Before Christmastime, right as the Brexit deal Theresa May had come up with was due to be put to a vote, May suddenly cancelled the vote to avoid a crushing defeat.

Meanwhile, Andy Serkis' Theresa May delivered an impassioned monologue regarding the Brexit deal that brought the world to tears of laughter.

Gollum star Andy Serkis releases hilarious Brexit deal parody of Theresa May Mirror

And now, following the largest defeat of any bill in British history on May's Brexit deal, the prodigal parody returns.

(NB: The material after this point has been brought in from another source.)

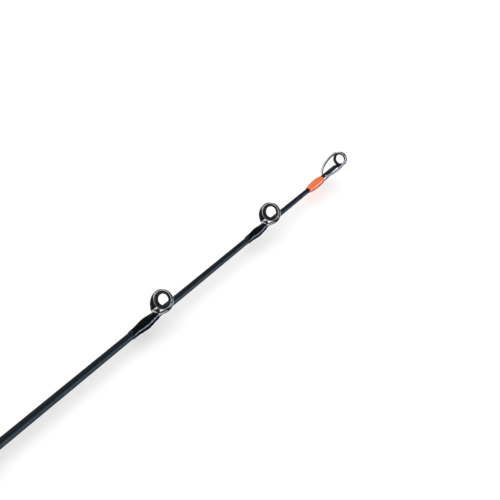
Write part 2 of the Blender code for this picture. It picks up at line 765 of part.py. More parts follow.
def below(angle):
    """How far an angle points down: 0 from the sides up, 1 straight down."""
    return max(0.0, -math.sin(angle)) ** 2


def seat_body():
    """Moulded seat: palm swell, neck for the fixed hood, flat reel bed, trigger, and keyed barrel."""
    seat = SEAT_DIAMETER / 2
    palm = PALM_DIAMETER / 2
    neck = NECK_DIAMETER / 2
    barrel = BARREL_DIAMETER / 2
    sleeve_radius = neck + GLUE + HOOD_SLEEVE_WALL
    belly_length = BARREL_X - BED_X
    table = [
        (SEAT_X, seat, 0.0),
        (SEAT_X + 0.20 * PALM_LENGTH, seat + (palm - seat) * 0.6, PALM_BELLY * 0.6),
        (SEAT_X + 0.50 * PALM_LENGTH, palm, PALM_BELLY),
        (SEAT_X + 0.80 * PALM_LENGTH, sleeve_radius + (palm - sleeve_radius) * 0.5, PALM_BELLY * 0.5),
        (NECK_X, sleeve_radius, 0.0),
        (NECK_X, neck, 0.0),
        (BED_X, neck, 0.0),
        (BED_X + 0.20 * belly_length, neck, BELLY * 0.7),
        (BED_X + 0.45 * belly_length, neck, BELLY),
        (BED_X + 0.75 * belly_length, neck, BELLY * 0.6),
        (BARREL_X - 2 * HOOD_MARGIN, neck, 0.0),
        (BARREL_X, barrel, 0.0),
        (SEAT_END_X - SEAM, barrel, 0.0),
        (SEAT_END_X, barrel - SEAM, 0.0),
    ]
    body = round_loft("reel_seat_body", [row[0] for row in table],
                      lambda i, a: table[i][1] + table[i][2] * below(a), SEAT_SIDES, "seat")
    join(body, trigger())
    wide = PALM_DIAMETER
    floor = block("fixed_hood_floor", (FIXED_MOUTH_X - HOOD_POCKET, -wide, HOOD_FLOOR), (BED_X, wide, wide))
    bed = block("bed_cut", (BED_X, -wide, BED_HEIGHT), (BED_END_X, wide, wide))
    flat = block("barrel_flat", (BED_END_X, -wide, HOOD_FLOOR), (SEAT_END_X + SEAM, wide, wide))
    keyway = block("keyway", (BARREL_X, -KEYWAY_WIDTH / 2, -wide), (SEAT_END_X + SEAM, KEYWAY_WIDTH / 2,
                                                                   KEYWAY_DEPTH - barrel))
    bore = turned("seat_bore", solid(SEAT_X - SEAM, SEAT_END_X + SEAM, SEAT_BORE / 2), SEAT_SIDES)
    cut(body, floor, bed, flat, keyway, bore)


def trigger():
    """Finger hook that curls toward the tip, oval in section, flared where it leaves the seat."""
    x = BED_X + TRIGGER_SETBACK
    root = SEAT_BORE / 2 + 4 * SEAM
    low = NECK_DIAMETER / 2 + BELLY + TRIGGER_DROP
    drop = low - root
    knots = (Vector((x, 0, -root)), Vector((x - TRIGGER_CURL * 0.35, 0, -root - drop * 0.45)),
             Vector((x - TRIGGER_CURL * 0.1, 0, -root - drop * 0.85)), Vector((x + TRIGGER_CURL, 0, -low)))
    rings = []
    for step in range(TRIGGER_STEPS + 1):
        t = step / TRIGGER_STEPS
        weights = ((1 - t) ** 3, 3 * t * (1 - t) ** 2, 3 * t * t * (1 - t), t ** 3)
        centre = sum((knot * w for knot, w in zip(knots, weights)), Vector())
        slopes = (3 * (1 - t) ** 2, 6 * t * (1 - t), 3 * t * t)
        heading = sum(((b - a) * w for a, b, w in zip(knots, knots[1:], slopes)), Vector()).normalized()
        across = Vector((0.0, 1.0, 0.0)).cross(heading)
        rounding = math.sqrt(1 - max(0.0, (t - 0.8) / 0.2) ** 2 * 0.75)
        depth = (TRIGGER_TIP_DEPTH + (TRIGGER_ROOT_DEPTH - TRIGGER_TIP_DEPTH) * (1 - t) ** 2.2) * rounding
        width = (TRIGGER_TIP_WIDTH + (TRIGGER_ROOT_WIDTH - TRIGGER_TIP_WIDTH) * (1 - t) ** 1.5) * rounding
        angles = [FULL_TURN * i / TRIGGER_SIDES for i in range(TRIGGER_SIDES)]
        rings.append([centre + across * (depth / 2 * math.cos(a)) + Vector((0, width / 2 * math.sin(a), 0))
                      for a in angles])
    return lofted("trigger", rings)


def hood(name, mouth, back, bore):
    """Metal hood: a sleeve round the seat with a scoop over its upper side, open toward the bed."""
    toward = math.copysign(1.0, back - mouth)
    length = abs(back - mouth)
    slim = bore + HOOD_SLEEVE_WALL
    crown = HOOD_ARCH + HOOD_WALL
    nose = length - HOOD_POCKET
    table = [(0.0, crown), (HOOD_POCKET, crown), (HOOD_POCKET + nose * 0.45, slim + (crown - slim) * 0.80),
             (HOOD_POCKET + nose * 0.8, slim + (crown - slim) * 0.42), (length, slim + (crown - slim) * 0.08)]
    stations = [mouth + toward * distance for distance, _ in table]

    def radius(i, angle):
        lean = abs(angle - UPWARD)
        lean = min(lean, FULL_TURN - lean)
        lobe = 1 - smooth((lean - LOBE_INNER) / (LOBE_OUTER - LOBE_INNER))
        return slim + (table[i][1] - slim) * lobe

    shell = round_loft(name, stations, radius, SEAT_SIDES, "anodised")
    low, high = min(mouth, back) - SEAM, max(mouth, back) + SEAM
    hole = turned(name + "_bore", solid(low, high, bore), SEAT_SIDES)
    half = HOOD_POCKET_WIDTH / 2
    edge = math.acos(half / HOOD_ARCH)
    outline = [(half, 0.0)] + arc(HOOD_ARCH, edge, math.pi - edge, 13) + [(-half, 0.0)]
    pocket = prism(name + "_pocket", outline, mouth - toward * SEAM, mouth + toward * HOOD_POCKET)
    return cut(shell, hole, pocket)


def hood_liner(name, mouth, toward):
    """Soft arch between the hood and the reel's foot."""
    outer = HOOD_ARCH - GLUE
    inner = outer - LINER_THICKNESS
    first, last = UPWARD - LINER_ANGLE, UPWARD + LINER_ANGLE
    outline = arc(outer, first, last, 9) + arc(inner, last, first, 9)
    start = mouth + toward * 2 * SEAM
    prism(name, outline, start, start + toward * LINER_LENGTH, "liner")


def hoods():
    hood("fixed_hood", FIXED_MOUTH_X, FIXED_HOOD_X, NECK_DIAMETER / 2 + GLUE)
    hood_liner("fixed_hood_liner", FIXED_MOUTH_X, -1)
    bore = BARREL_DIAMETER / 2 + RUNNING
    moving = hood("moving_hood", HOOD_X, HOOD_X + HOOD_LENGTH, bore)
    half = KEYWAY_WIDTH / 2 - KEY_CLEARANCE
    rib = block("hood_key", (HOOD_X + SEAM, -half, -bore - HOOD_SLEEVE_WALL / 2),
                (HOOD_X + HOOD_LENGTH - SEAM, half, KEYWAY_DEPTH - KEY_CLEARANCE - BARREL_DIAMETER / 2))
    join(moving, rib)
    hood_liner("moving_hood_liner", HOOD_X, 1)


def lock_nut():
    """Fluted ring that drives the moving hood along the barrel."""
    bore = BARREL_DIAMETER / 2 + RUNNING
    radius = bore + NUT_WALL
    end = NUT_X + NUT_LENGTH
    table = [(NUT_X, radius - NUT_CHAMFER), (NUT_X + NUT_CHAMFER, radius), (end - NUT_CHAMFER, radius),
             (end, radius - NUT_CHAMFER)]
    nut = round_loft("lock_nut", [row[0] for row in table],
                     lambda i, a: table[i][1] - NUT_FLUTE_DEPTH / 2 * (1 - math.cos(NUT_FLUTES * a)),
                     2 * NUT_FLUTES, "anodised")
    hole = solid(NUT_X - SEAM, end + SEAM, bore)
    cut(nut, turned("nut_bore", hole, SEAT_SIDES))


# Hook keeper

def hook_keeper():
    """Bent wire loop under the blank, held by a binding over each of its feet."""
    half = KEEPER_LOOP / 2
    level = butt_radius(KEEPER_X - half - KEEPER_FOOT) + GLUE + KEEPER_WIRE / 2
    bends = [math.pi * i / 10 for i in range(11)]
    loop = [(KEEPER_X - half * math.cos(a), 0.0, -level - KEEPER_REACH * math.sin(a)) for a in bends]
    rear = (KEEPER_X - half - KEEPER_FOOT, 0.0, -level)
    front = (KEEPER_X + half + KEEPER_FOOT, 0.0, -level)
    wire("hook_keeper", [rear] + loop + [front], KEEPER_WIRE / 2, 1, finish="frame")
    room = KEEPER_WIRE / 2 + GLUE
    for name, toward in (("hook_keeper_rear_wrap", -1), ("hook_keeper_front_wrap", 1)):
        near = KEEPER_X + toward * (half + KEEPER_WIRE)
        far = near + toward * (KEEPER_FOOT + KEEPER_WIRE)
        start, end = min(near, far), max(near, far)
        foot_end = KEEPER_X + toward * (half + KEEPER_FOOT + GLUE)
        inside = KEEPER_X + toward * half
        channel = block(name + "_channel", (min(foot_end, inside), -room, -level - room),
                        (max(foot_end, inside), room, -level + room))
        crest = math.hypot(level + room + KEEPER_SKIN, room)
        skin = butt_radius(start) + GLUE + KEEPER_SKIN
        lift = lift_over(crest, skin)
        stations = sorted((near + (far - near) * t, skin, lift * rise) for t, rise in KEEPER_SPINDLE)
        bore = ((start, butt_radius(start) + GLUE), (end, butt_radius(end) + GLUE))
        binding(name, stations, bore, -1, [channel])


def main():
    for thing in list(bpy.data.objects):
        bpy.data.objects.remove(thing, do_unlink=True)
    butt_blank()
    tip_blank()
    ferrule_wrap()
    tip_top()
    for sizes in SINGLE_FOOT_GUIDES:
        guide(TIP_RING_X, *sizes)
    guide(TIP_RING_X, *DOUBLE_FOOT_GUIDE, double_foot=True)
    guide(SOCKET_X, *BUTT_GUIDE, double_foot=True)
    grips()
    arbors()
    seat_body()
    hoods()
    lock_nut()
    hook_keeper()


main()
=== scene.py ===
"""Looks of a two-piece casting rod: finishes, smooth surfaces, stage, light and camera.

The packed part is loaded as a fixed frame. Each piece is a surface worked out with numpy in the same place as
its solid, rides on the same body and stands for it. The rod lies along +X, and the guides point to +Z.
Lengths are in metres.
"""
import json
import math

import bmesh
import bpy
import numpy as np
from mathutils import Matrix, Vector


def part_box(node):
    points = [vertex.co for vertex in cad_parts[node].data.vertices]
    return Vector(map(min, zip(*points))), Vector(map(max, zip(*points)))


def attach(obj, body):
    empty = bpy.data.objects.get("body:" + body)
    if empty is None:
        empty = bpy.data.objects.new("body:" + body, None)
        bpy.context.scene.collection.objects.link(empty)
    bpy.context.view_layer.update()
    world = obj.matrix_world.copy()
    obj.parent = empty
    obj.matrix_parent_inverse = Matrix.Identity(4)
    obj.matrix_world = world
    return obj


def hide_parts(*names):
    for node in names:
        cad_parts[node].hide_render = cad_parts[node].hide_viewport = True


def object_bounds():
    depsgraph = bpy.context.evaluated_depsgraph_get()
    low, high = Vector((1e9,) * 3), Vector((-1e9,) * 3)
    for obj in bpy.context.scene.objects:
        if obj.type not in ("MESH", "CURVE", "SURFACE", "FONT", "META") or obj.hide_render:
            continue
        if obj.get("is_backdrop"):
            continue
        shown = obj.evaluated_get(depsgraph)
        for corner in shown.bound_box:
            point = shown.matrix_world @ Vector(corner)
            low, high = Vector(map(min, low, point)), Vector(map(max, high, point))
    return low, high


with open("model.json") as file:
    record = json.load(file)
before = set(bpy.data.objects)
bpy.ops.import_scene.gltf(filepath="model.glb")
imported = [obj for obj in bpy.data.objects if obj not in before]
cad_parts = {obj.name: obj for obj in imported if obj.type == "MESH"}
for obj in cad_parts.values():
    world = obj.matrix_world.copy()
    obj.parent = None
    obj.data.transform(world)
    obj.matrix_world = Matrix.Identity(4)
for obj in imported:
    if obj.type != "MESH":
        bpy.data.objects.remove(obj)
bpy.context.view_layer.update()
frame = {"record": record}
SLOTS = {slot["slot"]: slot["base_color"] for slot in frame["record"]["materials"]}
BODY_OF = {node: body for body, nodes in frame["record"]["behaviour"]["bodies"].items() for node in nodes}

bl_info = {
    "name": "Casting Rod Looks",
    "version": (1, 0, 0),
    "blender": (4, 5, 0),
    "location": "3D View > Sidebar > Rod",
    "description": "Smooth surfaces, finishes, stage and camera for a casting rod",
    "category": "Object",
}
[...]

Serkis released a video of himself reprising the role and belting some solid, Freddie Mercury approved, Bohemian Rhapsody--but with lyrics referencing May's historic defeat.

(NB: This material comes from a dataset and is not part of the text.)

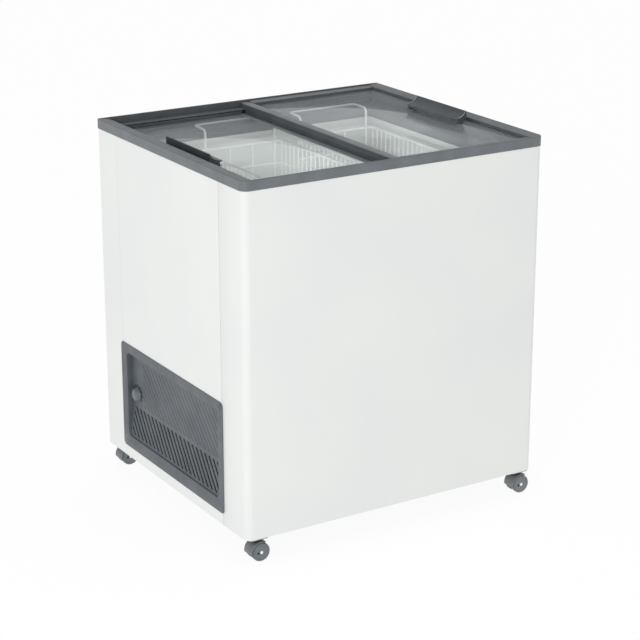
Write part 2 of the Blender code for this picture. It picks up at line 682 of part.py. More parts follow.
# Casters: a plate under the cabinet, a swivelling hood, and two wheels on one axle.
def make_caster(name, x, y):
    plate_top = CABINET_BOTTOM - GAP
    plate = cuboid((x - 0.020, y - 0.018, plate_top - 0.002), (x + 0.020, y + 0.018, plate_top))
    keep(f"{name}_plate", round_edges(plate, 0.004, 2, segments=2), GALVANISED)
    swivel = (x, y, 0.040)
    hub = Vector((x + TRAIL, y, WHEEL_RADIUS))
    half = WHEEL_SPAN[1] + 0.0004
    across = Vector((0.0, 1.0, 0.0))
    cover = rod(hub - across * half, hub + across * half, HOOD_RADIUS, 28)
    shell = smooth(keep(f"{name}_hood", cover, CASTER_GREY, at=swivel))
    pockets = []
    for side in (-1, 1):
        near = hub + across * side * (WHEEL_SPAN[0] - 0.0006)
        far = hub + across * side * (half + 0.002)
        pockets.append(rod(near, far, WHEEL_RADIUS + 0.0014, 28))
    combine(shell, merged(*pockets), "DIFFERENCE")
    web = WHEEL_SPAN[0] - 0.0006
    skirt = WHEEL_RADIUS + 0.004
    below = [
        cuboid((x - 0.04, y - 0.03, -0.01), (x + 0.04, y - web, skirt)),
        cuboid((x - 0.04, y + web, -0.01), (x + 0.04, y + 0.03, skirt)),
        cuboid((x - 0.04, y - 0.0045, -0.01), (x + 0.04, y + 0.0045, WHEEL_RADIUS - 0.007)),
    ]
    for cutter in below:
        combine(shell, cutter, "DIFFERENCE")
    neck = rod((x, y, 0.0398), (x, y, plate_top - 0.002 - GAP), 0.011, 24)
    combine(shell, neck, "UNION")
    combine(shell, rod(hub - across * 0.01, hub + across * 0.01, BORE_RADIUS, 12), "DIFFERENCE")
    axle = rod(hub - across * (half - 0.0006), hub + across * (half - 0.0006), AXLE_RADIUS, 12)
    smooth(keep(f"{name}_axle", axle, STEEL, at=hub))
    near, far = WHEEL_SPAN
    edge = 0.0022
    profile = [
        (BORE_RADIUS, far), (WHEEL_RADIUS - edge, far), (WHEEL_RADIUS, far - edge),
        (WHEEL_RADIUS, near + edge), (WHEEL_RADIUS - edge, near), (BORE_RADIUS, near),
        (BORE_RADIUS, far),
    ]
    for place, way in (("front", -1), ("rear", 1)):
        turned(f"{name}_{place}_wheel", profile, CASTER_GREY, hub, (0, way, 0), 28)


def make_casters():
    for place_y, y in (("front", -SWIVEL_Y), ("rear", SWIVEL_Y)):
        for place_x, x in (("left", -SWIVEL_X), ("right", SWIVEL_X)):
            make_caster(f"{place_y}_{place_x}_caster", x, y)


make_skin()
make_insulation()
make_liner()
make_evaporator()
make_rim()
make_tracks()
make_collar()
make_grille()
make_thermostat()
make_machine()
make_lids()
make_baskets()
make_casters()
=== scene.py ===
"""Chest freezer with two sliding glass lids: its visible surfaces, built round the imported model."""

import math

import bmesh
import bpy
from mathutils import Matrix, Vector


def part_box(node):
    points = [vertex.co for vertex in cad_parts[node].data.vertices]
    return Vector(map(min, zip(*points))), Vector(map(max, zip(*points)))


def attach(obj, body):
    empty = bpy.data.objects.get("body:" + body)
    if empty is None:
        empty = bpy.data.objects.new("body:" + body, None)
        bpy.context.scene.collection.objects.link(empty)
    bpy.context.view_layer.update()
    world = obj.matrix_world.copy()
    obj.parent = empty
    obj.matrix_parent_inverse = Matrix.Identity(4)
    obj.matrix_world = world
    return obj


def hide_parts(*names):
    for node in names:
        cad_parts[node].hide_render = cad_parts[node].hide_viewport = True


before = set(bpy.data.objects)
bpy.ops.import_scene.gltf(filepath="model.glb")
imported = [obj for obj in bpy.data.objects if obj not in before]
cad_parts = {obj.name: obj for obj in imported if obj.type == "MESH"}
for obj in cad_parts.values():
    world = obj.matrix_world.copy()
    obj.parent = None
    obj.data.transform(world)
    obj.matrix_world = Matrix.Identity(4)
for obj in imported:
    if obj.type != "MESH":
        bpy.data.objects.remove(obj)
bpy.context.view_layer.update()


# Cabinet skin. Two panels of 0.8 mm steel sheet are bent round the front and the rear, and a
# flat panel fills each end between them. All are powder-coated white, hook under the rim at the
# top and are screwed to the base plate underneath.
def shade(red, green, blue):
    """A colour from 0 to 255 as it looks on a screen, as the linear value that shaders take."""
    return tuple(((part / 255 + 0.055) / 1.055) ** 2.4 for part in (red, green, blue))


def set_inputs(node, values):
    """Set a node's inputs by their names."""
    for name, value in values.items():
        node.inputs[name].default_value = value


def plain_finish(name, colour, roughness, metallic=0.0, coat=0.0):
    """A finish of one colour, before any pattern is laid on it."""
    finish = bpy.data.materials.new(name)
    finish.use_nodes = True
    set_inputs(finish.node_tree.nodes["Principled BSDF"], {
        "Base Color": (*colour, 1.0), "Roughness": roughness, "Metallic": metallic,
        "Coat Weight": coat, "Coat Roughness": 0.12,
    })
    return finish


def cloudy(finish, size, detail, stretch=(1.0, 1.0, 1.0)):
    """A soft random pattern whose patches are about one size across, in metres."""
    nodes, links = finish.node_tree.nodes, finish.node_tree.links
    place = nodes.new("ShaderNodeTexCoord")
    fit = nodes.new("ShaderNodeMapping")
    set_inputs(fit, {"Scale": [way / size for way in stretch]})
    noise = nodes.new("ShaderNodeTexNoise")
    set_inputs(noise, {"Scale": 1.0, "Detail": detail})
    links.new(place.outputs["Object"], fit.inputs["Vector"])
    links.new(fit.outputs["Vector"], noise.inputs["Vector"])
    return noise.outputs["Fac"]


def laid(finish, pattern):
    """A pattern's output: one already made, or a cloudy one of that size, detail and stretch."""
    return cloudy(finish, *pattern) if isinstance(pattern, tuple) else pattern


def tinted(finish, pattern, first, second, start=0.35, stop=0.65):
    """Let the colour run from one shade to another along a pattern."""
    pattern = laid(finish, pattern)
    nodes, links = finish.node_tree.nodes, finish.node_tree.links
    ramp = nodes.new("ShaderNodeValToRGB")
    for mark, position, colour in zip(ramp.color_ramp.elements, (start, stop), (first, second)):
        mark.position = position
        mark.color = (*colour, 1.0)
    links.new(pattern, ramp.inputs["Fac"])
    links.new(ramp.outputs["Color"], nodes["Principled BSDF"].inputs["Base Color"])


def uneven_gloss(finish, pattern, glossy, dull):
    """Let the roughness run between two values along a pattern."""
    pattern = laid(finish, pattern)
    nodes, links = finish.node_tree.nodes, finish.node_tree.links
    fit = nodes.new("ShaderNodeMapRange")
    set_inputs(fit, {"From Min": 0.3, "From Max": 0.7, "To Min": glossy, "To Max": dull})
    links.new(pattern, fit.inputs["Value"])
    links.new(fit.outputs["Result"], nodes["Principled BSDF"].inputs["Roughness"])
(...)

"Open your eyes, did you notice the lies or see? I'm just Theresa, I need your sympathy…"

The video has since been shared by the likes of Stephen Fry, and has Twitter in an uproar as well.

The UK is set to exit the European Union with or without a plan on March 29, 2019. With no clear plan of how to proceed, the prime minister faced a no-confidence vote, which she survived by a merely 19 votes (a much smaller margin than her plan's 200+ vote defeat).

May must deliver a new Brexit plan to Congress by Monday, which is now open to edit by Parliament. If May cannot pass this Brexit deal, the consequences of a no-plan Brexit could include a Great Depression-esque economy crash for the UK.

May's administration has said on multiple occasions that it will not accept a second referendum, which is what most political scientists say is exactly what the prime minister needs to do.

The second referendum, referred to as the "stay" option, would allow the country to vote directly again on whether or not the UK should leave the EU for good, but also to stir the pot and get parliament out of the dreadful state of deadlock it's currently mired in.

"In the coming weeks parliament will have the chance to take control. That starts by being open about the dilemmas we face, and the credible choices that are still available," Keir Starmer said on the floor of Parliament, following the failure of the second deal.

No word from Parliament on their thoughts about Andy Serkis' star turn as their prime minister.